# NASP Nationals in Louisville



## arch3r8oy (Jan 13, 2009)

Who is going to Louisville for NASP? We are on the way in like 17 hours, leaving at 5:00 am! We are just taking a High School team 19 shooters.


----------



## N7709K (Dec 17, 2008)

I'm going as an individual. Got another friend going too. Didn't want to go, but he needed a familiar face there that wasn't his family.


----------



## corpralbarn (Jan 21, 2009)

Im shooting at 2:00 on friday. leaving at 8:00 and driving 4 hours.


----------



## corpralbarn (Jan 21, 2009)

Leaving Tommorow 8:00 AM


----------



## archerprincess (Mar 24, 2007)

i was gonna go but i didnt think my scores were good enough and plus its mothers day weekend.


----------



## corpralbarn (Jan 21, 2009)

About to leave school.
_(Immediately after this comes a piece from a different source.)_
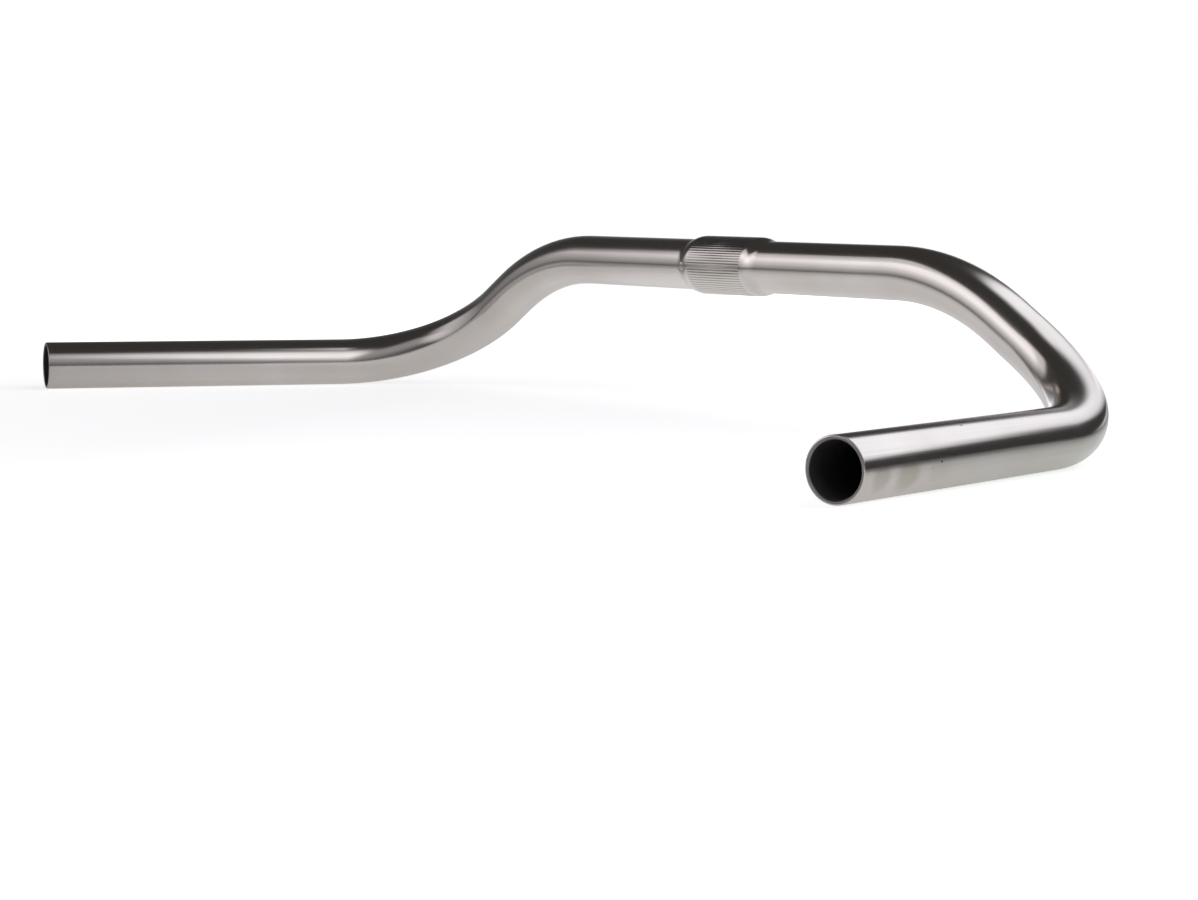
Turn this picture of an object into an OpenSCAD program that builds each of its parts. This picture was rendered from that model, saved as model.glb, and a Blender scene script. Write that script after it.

If your at the convention center around the 2:00 flight time text me at 270-584-4998. And maybe we can meet up and discuss scores and other stuff.


----------



## arch3r8oy (Jan 13, 2009)

corpralbarn said:


> About to leave school. If your at the convention center around the 2:00 flight time text me at 270-584-4998. And maybe we can meet up and discuss scores and other stuff.


Hey sorry I did not see your post until just now. I shot at 3:10 today just have to wait now until the shooting is over on Sat to see if I placed. I got a 293 in Jr High boys.


----------



## corpralbarn (Jan 21, 2009)

i shot a 265 sorta dissapointed. Nice to meet you jacob!


----------



## Wolfey (Aug 12, 2008)

I didn't get to go because I was failing classes.


----------



## arch3r8oy (Jan 13, 2009)

I ended up 3rd, pretty good weekend HaHa!


----------



## hunter14 (Oct 14, 2009)

Congrats man, 3rd is an awesome position


----------



## arch3r8oy (Jan 13, 2009)

Look at the NASP website they threw out all of the scores because one of their scoring machines messed up and some of the scores might be wrong. :thumbs_do


----------



## corpralbarn (Jan 21, 2009)

I saw that. hope you dont lose your 3rd place finish!


----------